C'est un des enjeux de Google et d' Amazon de rendre leur facture énergétique la moins polluante possible. Cependant, la consommation d'énergie et la pollution de ces data centers sera un des problèmes majeurs des prochaines années .

À noter des différences d'appréciations : l'opérateur qui va vendre un service disponible va dire qu'il est sécurisé tandis que le service de renseignements, lui, se focalisera sur la perte de traçabilité du stockage des données, ce qui aiguise l'appétit de certains.

L'ANSSI et la CNIL ont des périmètres très différents. La CNIL protège l'individu tandis que l'ANSSI protège les organisations, les opérateurs d'importance vitale et les administrations . Il manque aujourd'hui la protection des données stratégiques.

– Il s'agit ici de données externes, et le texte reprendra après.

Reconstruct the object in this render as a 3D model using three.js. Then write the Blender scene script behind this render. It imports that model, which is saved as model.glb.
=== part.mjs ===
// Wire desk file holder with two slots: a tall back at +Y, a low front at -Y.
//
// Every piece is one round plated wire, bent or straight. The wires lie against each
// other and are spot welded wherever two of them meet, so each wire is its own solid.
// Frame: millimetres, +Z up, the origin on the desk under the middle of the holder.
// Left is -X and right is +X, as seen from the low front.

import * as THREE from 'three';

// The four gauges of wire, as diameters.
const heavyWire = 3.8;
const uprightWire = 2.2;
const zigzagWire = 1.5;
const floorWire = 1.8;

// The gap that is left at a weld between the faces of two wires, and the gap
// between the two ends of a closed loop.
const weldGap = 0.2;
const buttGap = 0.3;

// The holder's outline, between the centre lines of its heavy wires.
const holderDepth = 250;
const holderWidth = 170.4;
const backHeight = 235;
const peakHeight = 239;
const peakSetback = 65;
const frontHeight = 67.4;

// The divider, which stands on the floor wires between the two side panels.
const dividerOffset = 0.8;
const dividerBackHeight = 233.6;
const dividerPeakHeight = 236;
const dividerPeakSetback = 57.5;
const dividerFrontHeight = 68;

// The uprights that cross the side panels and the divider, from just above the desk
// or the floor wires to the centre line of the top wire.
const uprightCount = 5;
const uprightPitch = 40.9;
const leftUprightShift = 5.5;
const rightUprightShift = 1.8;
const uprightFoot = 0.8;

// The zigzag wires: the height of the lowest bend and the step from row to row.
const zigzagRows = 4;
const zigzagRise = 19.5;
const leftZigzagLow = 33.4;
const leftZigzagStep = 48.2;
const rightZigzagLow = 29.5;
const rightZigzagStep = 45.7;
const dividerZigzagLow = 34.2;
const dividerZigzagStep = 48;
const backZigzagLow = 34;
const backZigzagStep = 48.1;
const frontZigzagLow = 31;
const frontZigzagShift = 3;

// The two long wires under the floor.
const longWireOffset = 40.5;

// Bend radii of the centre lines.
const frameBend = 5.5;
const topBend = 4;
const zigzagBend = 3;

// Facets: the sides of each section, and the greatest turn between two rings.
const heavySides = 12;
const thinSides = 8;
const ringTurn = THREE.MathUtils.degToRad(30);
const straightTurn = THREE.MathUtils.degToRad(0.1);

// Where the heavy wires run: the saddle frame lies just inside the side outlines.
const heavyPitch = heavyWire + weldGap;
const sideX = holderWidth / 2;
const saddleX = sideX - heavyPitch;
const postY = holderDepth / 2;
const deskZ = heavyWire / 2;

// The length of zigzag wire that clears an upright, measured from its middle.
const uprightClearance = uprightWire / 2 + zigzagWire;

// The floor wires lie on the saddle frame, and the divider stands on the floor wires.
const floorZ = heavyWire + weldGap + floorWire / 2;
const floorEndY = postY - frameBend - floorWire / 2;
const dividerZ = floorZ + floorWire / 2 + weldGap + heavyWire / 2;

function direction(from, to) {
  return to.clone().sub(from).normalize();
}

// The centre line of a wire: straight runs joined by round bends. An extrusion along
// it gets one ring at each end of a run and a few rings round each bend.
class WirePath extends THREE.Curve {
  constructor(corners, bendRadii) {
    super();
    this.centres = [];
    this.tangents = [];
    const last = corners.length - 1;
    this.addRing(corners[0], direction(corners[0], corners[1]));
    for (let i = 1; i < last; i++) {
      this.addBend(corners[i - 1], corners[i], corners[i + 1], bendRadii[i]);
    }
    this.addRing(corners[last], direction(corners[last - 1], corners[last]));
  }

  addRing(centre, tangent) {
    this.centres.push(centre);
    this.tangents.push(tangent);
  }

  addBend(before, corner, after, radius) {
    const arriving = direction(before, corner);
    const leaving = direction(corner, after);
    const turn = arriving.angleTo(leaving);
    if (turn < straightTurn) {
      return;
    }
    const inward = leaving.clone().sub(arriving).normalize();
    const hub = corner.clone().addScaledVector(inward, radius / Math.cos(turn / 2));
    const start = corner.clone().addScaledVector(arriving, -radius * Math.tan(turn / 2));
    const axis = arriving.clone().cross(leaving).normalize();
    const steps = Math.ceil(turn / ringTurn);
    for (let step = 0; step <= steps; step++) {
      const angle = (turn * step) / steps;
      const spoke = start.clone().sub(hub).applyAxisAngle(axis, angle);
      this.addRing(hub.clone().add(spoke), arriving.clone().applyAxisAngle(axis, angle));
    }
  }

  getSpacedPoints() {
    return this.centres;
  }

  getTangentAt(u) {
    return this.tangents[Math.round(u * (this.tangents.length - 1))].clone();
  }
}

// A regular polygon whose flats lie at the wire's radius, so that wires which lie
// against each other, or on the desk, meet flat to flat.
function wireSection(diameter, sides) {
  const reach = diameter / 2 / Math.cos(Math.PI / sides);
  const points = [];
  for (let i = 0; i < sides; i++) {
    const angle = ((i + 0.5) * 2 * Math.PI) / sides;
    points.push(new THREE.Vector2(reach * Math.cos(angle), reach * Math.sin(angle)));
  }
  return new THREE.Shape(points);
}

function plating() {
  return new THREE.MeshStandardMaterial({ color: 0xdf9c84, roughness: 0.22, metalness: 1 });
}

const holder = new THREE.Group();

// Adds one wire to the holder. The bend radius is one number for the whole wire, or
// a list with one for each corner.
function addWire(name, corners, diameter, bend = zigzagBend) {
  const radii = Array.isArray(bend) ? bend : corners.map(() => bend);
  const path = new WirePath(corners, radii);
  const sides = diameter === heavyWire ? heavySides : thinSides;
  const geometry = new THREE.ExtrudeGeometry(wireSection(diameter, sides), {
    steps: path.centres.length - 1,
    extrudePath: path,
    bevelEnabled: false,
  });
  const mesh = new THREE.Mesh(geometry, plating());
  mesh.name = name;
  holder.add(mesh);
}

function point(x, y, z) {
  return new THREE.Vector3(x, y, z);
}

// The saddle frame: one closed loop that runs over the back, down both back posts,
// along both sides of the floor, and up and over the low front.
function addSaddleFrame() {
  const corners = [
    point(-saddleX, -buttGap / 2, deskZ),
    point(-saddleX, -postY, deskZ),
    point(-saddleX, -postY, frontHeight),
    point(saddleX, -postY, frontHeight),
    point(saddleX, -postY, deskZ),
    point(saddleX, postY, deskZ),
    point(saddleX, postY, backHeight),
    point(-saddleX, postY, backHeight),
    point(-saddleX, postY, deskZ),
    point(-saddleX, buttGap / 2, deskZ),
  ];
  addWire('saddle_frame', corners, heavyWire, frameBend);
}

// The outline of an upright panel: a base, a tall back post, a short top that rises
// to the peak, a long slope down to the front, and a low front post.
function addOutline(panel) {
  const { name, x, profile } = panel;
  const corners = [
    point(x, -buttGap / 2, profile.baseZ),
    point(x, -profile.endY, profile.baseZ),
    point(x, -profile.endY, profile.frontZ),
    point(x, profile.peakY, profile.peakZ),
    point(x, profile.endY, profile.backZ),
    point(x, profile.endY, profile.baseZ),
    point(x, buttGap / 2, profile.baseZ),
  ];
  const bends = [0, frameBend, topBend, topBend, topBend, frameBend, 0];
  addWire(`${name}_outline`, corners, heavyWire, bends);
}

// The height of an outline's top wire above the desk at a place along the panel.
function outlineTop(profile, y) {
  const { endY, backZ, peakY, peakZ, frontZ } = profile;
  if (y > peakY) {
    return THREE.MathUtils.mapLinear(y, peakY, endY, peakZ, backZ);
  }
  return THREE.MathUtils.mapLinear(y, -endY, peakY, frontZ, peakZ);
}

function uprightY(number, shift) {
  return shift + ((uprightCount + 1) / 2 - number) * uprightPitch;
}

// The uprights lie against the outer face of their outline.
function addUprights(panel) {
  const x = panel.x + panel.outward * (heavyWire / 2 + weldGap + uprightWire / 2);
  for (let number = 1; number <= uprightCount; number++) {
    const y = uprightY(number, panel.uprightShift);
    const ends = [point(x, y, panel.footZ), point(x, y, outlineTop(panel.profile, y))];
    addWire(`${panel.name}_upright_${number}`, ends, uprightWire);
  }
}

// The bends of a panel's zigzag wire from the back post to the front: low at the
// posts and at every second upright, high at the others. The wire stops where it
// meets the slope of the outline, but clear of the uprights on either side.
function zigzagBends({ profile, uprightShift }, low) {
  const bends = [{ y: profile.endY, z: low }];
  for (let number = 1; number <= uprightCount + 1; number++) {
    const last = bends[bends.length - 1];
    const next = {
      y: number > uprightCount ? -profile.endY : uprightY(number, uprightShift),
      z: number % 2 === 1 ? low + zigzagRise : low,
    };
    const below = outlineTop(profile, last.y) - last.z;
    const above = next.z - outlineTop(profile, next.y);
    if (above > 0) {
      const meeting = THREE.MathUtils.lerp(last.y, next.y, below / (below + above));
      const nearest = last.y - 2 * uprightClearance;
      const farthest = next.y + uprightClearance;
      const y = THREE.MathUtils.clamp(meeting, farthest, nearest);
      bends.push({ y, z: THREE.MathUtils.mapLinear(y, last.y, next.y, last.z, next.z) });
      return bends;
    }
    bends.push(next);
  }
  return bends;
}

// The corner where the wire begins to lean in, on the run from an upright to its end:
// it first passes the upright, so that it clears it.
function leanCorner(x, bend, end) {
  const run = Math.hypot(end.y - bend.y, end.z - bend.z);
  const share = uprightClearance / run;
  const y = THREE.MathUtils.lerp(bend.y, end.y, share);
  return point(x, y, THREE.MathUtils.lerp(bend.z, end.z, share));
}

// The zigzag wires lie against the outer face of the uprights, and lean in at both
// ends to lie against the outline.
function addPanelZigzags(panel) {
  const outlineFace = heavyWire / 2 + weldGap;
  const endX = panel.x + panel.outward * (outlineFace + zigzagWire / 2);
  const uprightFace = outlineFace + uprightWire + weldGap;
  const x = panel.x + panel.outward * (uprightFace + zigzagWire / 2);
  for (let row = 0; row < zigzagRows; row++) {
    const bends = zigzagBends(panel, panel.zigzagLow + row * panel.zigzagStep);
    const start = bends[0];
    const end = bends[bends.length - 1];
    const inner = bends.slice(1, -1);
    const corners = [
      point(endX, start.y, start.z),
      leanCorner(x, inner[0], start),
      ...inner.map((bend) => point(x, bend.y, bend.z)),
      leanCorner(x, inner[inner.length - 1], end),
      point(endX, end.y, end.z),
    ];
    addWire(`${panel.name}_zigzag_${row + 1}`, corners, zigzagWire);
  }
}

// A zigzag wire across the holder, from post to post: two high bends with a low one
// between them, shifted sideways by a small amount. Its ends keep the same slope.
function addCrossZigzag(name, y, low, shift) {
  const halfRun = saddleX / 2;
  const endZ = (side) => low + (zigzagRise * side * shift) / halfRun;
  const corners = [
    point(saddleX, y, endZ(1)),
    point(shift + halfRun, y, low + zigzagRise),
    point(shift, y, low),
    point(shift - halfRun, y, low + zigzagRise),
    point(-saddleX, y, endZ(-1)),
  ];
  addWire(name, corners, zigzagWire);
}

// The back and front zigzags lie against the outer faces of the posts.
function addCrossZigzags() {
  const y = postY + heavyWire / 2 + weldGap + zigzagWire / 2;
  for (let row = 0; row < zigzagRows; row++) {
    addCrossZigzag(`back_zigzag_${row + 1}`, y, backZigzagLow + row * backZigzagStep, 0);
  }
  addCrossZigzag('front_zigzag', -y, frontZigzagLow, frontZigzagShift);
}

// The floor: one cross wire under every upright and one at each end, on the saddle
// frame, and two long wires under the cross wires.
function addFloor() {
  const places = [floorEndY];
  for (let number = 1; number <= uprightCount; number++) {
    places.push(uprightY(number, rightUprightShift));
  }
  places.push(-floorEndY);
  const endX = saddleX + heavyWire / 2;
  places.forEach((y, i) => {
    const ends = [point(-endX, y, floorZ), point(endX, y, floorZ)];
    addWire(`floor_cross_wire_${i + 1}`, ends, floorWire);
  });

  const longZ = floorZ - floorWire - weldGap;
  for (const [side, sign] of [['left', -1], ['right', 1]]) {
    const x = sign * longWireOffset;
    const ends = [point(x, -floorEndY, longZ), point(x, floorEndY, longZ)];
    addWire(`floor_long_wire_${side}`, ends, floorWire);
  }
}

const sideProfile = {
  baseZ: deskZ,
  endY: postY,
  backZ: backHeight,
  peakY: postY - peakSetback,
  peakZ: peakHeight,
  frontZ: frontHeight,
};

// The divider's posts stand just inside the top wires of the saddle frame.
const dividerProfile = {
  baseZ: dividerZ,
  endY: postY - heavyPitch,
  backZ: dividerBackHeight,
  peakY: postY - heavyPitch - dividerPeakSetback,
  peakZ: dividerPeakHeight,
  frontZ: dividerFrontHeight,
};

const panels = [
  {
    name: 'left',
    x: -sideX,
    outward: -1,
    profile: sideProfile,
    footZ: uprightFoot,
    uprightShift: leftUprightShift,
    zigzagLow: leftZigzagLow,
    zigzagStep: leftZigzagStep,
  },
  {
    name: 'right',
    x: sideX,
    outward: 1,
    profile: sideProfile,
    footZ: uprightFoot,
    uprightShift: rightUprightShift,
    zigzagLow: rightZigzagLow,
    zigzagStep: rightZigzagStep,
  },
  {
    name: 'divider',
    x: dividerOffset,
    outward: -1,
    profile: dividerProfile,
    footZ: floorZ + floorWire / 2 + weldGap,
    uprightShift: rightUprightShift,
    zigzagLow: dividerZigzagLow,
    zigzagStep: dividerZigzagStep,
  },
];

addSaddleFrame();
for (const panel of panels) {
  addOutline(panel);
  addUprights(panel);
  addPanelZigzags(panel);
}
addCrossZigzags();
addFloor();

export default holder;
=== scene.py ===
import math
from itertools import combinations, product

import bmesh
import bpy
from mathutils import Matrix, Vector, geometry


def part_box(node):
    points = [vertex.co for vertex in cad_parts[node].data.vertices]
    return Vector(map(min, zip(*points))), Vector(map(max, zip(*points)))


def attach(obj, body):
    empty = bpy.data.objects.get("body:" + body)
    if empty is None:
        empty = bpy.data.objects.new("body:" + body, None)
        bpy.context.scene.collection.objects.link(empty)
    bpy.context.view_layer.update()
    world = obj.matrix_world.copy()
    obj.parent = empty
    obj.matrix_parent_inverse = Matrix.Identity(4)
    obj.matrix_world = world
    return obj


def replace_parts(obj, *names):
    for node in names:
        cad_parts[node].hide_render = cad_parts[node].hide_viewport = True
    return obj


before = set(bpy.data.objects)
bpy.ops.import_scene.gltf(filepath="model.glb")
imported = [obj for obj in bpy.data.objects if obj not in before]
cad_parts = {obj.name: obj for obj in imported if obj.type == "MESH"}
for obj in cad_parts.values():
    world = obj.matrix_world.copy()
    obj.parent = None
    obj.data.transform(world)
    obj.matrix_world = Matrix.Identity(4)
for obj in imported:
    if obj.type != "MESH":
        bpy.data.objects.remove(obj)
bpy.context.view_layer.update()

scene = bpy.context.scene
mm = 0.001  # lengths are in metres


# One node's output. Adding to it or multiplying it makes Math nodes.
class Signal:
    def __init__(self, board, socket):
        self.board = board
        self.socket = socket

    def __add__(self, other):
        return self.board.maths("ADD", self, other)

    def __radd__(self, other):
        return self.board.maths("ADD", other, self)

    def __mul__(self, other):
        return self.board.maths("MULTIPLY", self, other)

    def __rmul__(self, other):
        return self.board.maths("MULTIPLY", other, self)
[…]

La protection de données à caractère personnel est indispensable. Il s'agit de protéger les libertés individuelles, ce qui conduit la CNIL à diminuer la durée de détention des données à caractère personnel. Mais, également, il existe une volonté de protéger les données plus longtemps pour conduire des investigations quand des attaques numériques seront découvertes ultérieurement. La CNIL souhaite une durée de protection de trente jours à six mois maximum tandis que l'ANSSI et la DPSD préféreraient une quinzaine d'années .

En effet, en ce qui concerne les attaques sous forme de vol de données, il faut savoir qu' un vol de données nécessite, en moyenne, trois cents jours pour être découvert, soit de quelques jours à plusieurs années, selon les cas. Une durée de conservation trop brève affaiblirait la confiance dans le réseau informatique et rendrait très difficile la quantification des pertes. Si l'on suivait les préconisations de la CNIL à la lettre, il ne resterait donc que trente jours ou quelques semaines pour mener des investigations. Il y a là, encore une fois, une différence de point de vue entre la CNIL et l'ANSSI car la CNIL et l'ANSSI n'ont pas du tout les mêmes centres d'intérêts ou de périmètres.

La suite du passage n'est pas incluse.